Assisted Living vs. Skilled Nursing
While aging has its benefits, such as grandchildren and more time for hobbies, it also brings challenges. They include reduced mobility and the increased risk of needing medical care. The Administration for Community Living estimates 70% of adults aged 65 today will need some form of long-term care service in the future. The problem seniors and their families sometimes encounter is choosing the type of care needed. For example, assisted living and skilled nursing share some common features, but the former is primarily a nonmedical service and the latter medical. However, both care for seniors struggling to cope with activities of daily living (ADL), such as getting in and out of bed and bathing.
If you or your loved one is finding it increasingly difficult to perform ADLs, you may need support.
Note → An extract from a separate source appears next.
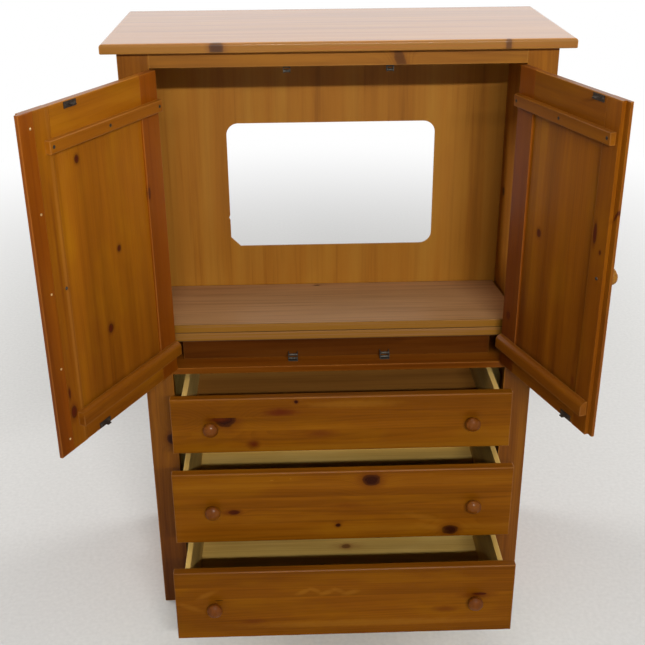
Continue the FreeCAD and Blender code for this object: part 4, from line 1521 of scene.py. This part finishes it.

However, you may be wondering if you should consider entering an assisted living facility or if you require skilled nursing services in a medical institution, such as a hospital or nursing home. Depending on your state, assisted living providers may be able to offer limited medical services, such as speech and physical therapies, and in most cases, your care plan will be developed by a registered nurse. However, if you’re in need of more care, such as treating wounds or administering medications intravenously, skilled nursing is probably what you need. Your physician will be able to advise you.
This guide considers what types of care assisted living and skilled nursing offer. It also touches on potential costs and which option is most suitable for seniors in need of varying levels of care.
Social and medical
Private and shared rooms, studios, and one- or two-bedroom apartments
Private or semi-private rooms, at home
Housekeeping and linen services typically included, laundry services sometimes cost extra
Housekeeping, linen and laundry services provided on-site or by staff visiting the senior's home
Typical Care Provided
Help with ADLs, medication management and medical appointment transportation
Help with daily living functions, managing medications, occupational/physical/speech therapies, wound care, etc.
Average Monthly Cost
$7,908 for a semi-private room, $9,034 for a private room*
Seniors struggling with ADLs
Seniors with medical issues and those rehabilitating after hospitalization or struggling with ADLs
*Source: Genworth’s 2021 Cost of Care Survey
Assisted living facilities are staffed 24/7 by licensed nurses trained to deliver nonmedical care to seniors who need help with ADLs. Some facilities have visiting registered nurses who conduct regular wellness checks, and there may also be visiting therapists to support residents with mobility and speech issues.
It’s common for residents to furnish their rooms with items from their own homes and many facilities also allow small pets. Meals are usually chef-prepared and served restaurant-style in dining rooms. There are often many indoor and outdoor amenities, such as fitness rooms, libraries, beauty salons/barbershops and walking paths surrounding facilities. Fees can vary wildly from city to city, but the average monthly cost in the United States is $4,500.
Skilled nursing isn’t simply nursing home care because it also covers short-term high-level medical care in a hospital and in the senior’s home. The common denominator with all three environments is the senior receives direct 24/7 care from medical professionals, such as registered nurses, licensed therapists and physicians.
In a hospital/nursing home, seniors reside in a private or semiprivate room, get three freshly-prepared meals daily and cleaning and laundry duties will be undertaken by others. At home, a housekeeper will visit to do light cleaning and make meals. There isn’t a figure for hospital and home costs, but the average monthly cost for a semi-private room in a nursing home is $7,908. A private room is $9,034.
Frequently Asked Questions
What are the most common ways to pay for assisted living?
Private pay, where the senior uses their own funds, is the most common way to pay for assisted living. This can be their savings, Social Security benefits and pension payments. It’s also not unusual for seniors to take out reverse mortgages or annuities to cover their monthly care costs.
Will Medicare pay for assisted living?
In short — no. This is because Medicare’s purpose is to cover some medical costs for eligible seniors who don’t have medical insurance (or inadequate insurance). Assisted living facilities typically provide nonmedical care, although, if a specific facility offers some types of medical care, such as occupational therapy, Medicare may be able to cover the costs in the short term.
What is the Program of All-Inclusive Care for the Elderly (PACE) and does it pay for assisted living?
PACE is a program only available in certain states and specific zip codes within those states. It combines the benefits of Medicare and Medicaid for adults aged 55+ who qualify, enabling the PACE provider to manage all aspects of their medical and nonmedical care. Although it can cover care services in an assisted living facility, it can’t pay room and board costs.
Can you stay in a skilled nursing facility paid by Medicaid if you only need help with ADLs?
No. Medicaid’s purpose is to pay for medical care services for people on low incomes. Although it can also pay for the senior’s ADL care services, the person’s primary reason for being in the facility is because they have a qualifying medical condition.
Will Medicare or Medicaid pay for skilled nursing services?
Medicare Part A can cover up to 100 days of skilled nursing services in any benefit period where the senior has a three-day qualifying hospital stay. Benefit periods are defined as the times spent receiving skilled nursing care separated by 60-day intervals where no care is delivered. Medicare won’t pay for long-term skilled nursing services, but Medicaid can pay up to 100% for qualifying seniors.